Crawling

The darkness inside my head is so absolute right now, it’s difficult to identify the light.

Please don’t assume that I will take the “copycat” option, because I won’t, I can’t. 

But right now…I can’t say that it hasn’t crossed my mind once or twice.

I’ve thought about the subject of suicide for the majority of the last 2 days, since hearing about Chester over the radio. 

I’ve been locked in a cycle of numbness, shock, deep depression and tears, and something approaching normalcy- which is the mask I have to wear out in public and for work, so I can keep my job.

But, alone…my brain is stuck in a cycle of horrific awfulness, sadness over the loss I feel because of Chester’s death; it’s an overwhelming void inside.

Only one person in my life really gets how I feel about this band, these people who belong to this group, Linkin Park – my Beloved Nephew. Because he feels the same way about them. He knows, because he’s been through some of the same type of shit, and has had the same type of reactions to their music.

How the music gets under your skin, inside your head, and takes you someplace else. Telling you that it’s completely OK to feel angry, to BE angry, and to USE that anger to fuel yourself, to use it in your fight to make it past your demons, to surround yourself with all the emotions you feel, both good and bad, To wear them like a GODDAMN CAPE and USE THEM to pull yourself out of the black.

It’s OK. I don’t expect anyone else to get it.  Music is subjective, it’s art, and not everyone is going to feel the same about the artists others enjoy. 

And given what I remember and have experienced of grief, I know that loss takes time to work through. 

(Insert psychobabble logic here)

But, fuck.

It hurts.

It hurts so goddamn much.

And the only one I can reach out to who understands is hundreds of miles away.

So I go through this alone.

Fuck.

Crawling in my skin
These wounds they will not heal
Fear is how I fall
Confusing what is real

There’s something inside me
That pulls beneath the surface
Consuming, confusing
This lack of self control I fear
Is never ending, controlling

I can’t seem to find myself again
My walls are closing in
(Without a sense of confidence)
(I’m convinced that there’s)
(Just too much pressure to take)
I’ve felt this way before so insecure

-except from Crawling, by Linkin Park

Songbird

Chester.

I wanted to write about this last night, but couldn’t. It was raw, & I’m not sure if I could’ve even written a coherent sentence without breaking down.

I still feel like an open wound.

As though a friend died.

And I know, some might not understand, they might say…”But you didn’t know him, he was just another celebrity, blah, blah, blah…”

Not to me.

Chester has never been just another celebrity, or just a singer to me.

Linkin Park has never been just a band, and their music has never been just anything to me.

Pts. Of Authority was the first video, the first song of theirs I ever heard or saw, on MTV, back when they actually still played real videos. 

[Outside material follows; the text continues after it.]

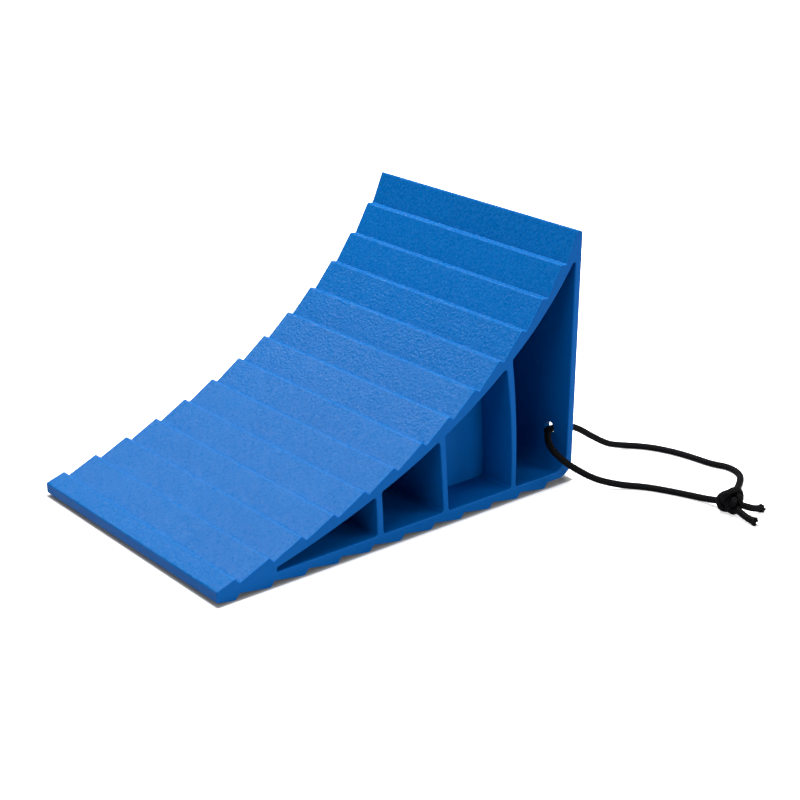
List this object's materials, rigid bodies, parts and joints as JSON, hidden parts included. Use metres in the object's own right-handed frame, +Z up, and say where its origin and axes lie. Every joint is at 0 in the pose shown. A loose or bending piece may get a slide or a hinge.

I immediately fell in love with their style & their heart. Mike’s ability to rap his anger, his frustration & his Alpha status, Chester’s cracked-glass screams and his plaintive cry to the audience to hear his heart and his pain…they understood what was inside my head at any given moment. As though they were snooping through my daily emotions, and my nighttime dreams & nightmares, they seemed so in tune, so in synch with exactly how I felt.

Hybrid Theory, Meteora, The Hunting Party, all these CDs have given me outlets for my emotions in one way or another.

Their music has gotten me through some of the darkest, most awful, deepest depressions of my life.

2007 saw Minutes to Midnight come out…and in 2009, my best friend/soul sister passed away.  Her nickname? Midnite. She passed, literally…minutes…before midnight… And Linkin Park was there for me with Leave Out All The Rest. (which to this day, I still have difficulty listening to without losing my shit)

Their album, A Thousand Suns, released in 2010, was the music that got me through my divorce in 2011. I listened nonstop to that CD, playing it over and over…screaming and crying through the lyrics.

Living Things came out the year after, in 2012, and helped me work through the pain of starting over, post-divorce. It helped me work through being, once again, a single mom, trying to make my own way in the worlds of parenting, dating, and handling emotional baggage.

And… This year’s One More Light…breaks my heart…and mends it…and breaks it again…over and over.

The song, Heavy, so exactly describes what it’s like having anxiety, it makes me wonder, again, whether the guys have set up cameras inside my head.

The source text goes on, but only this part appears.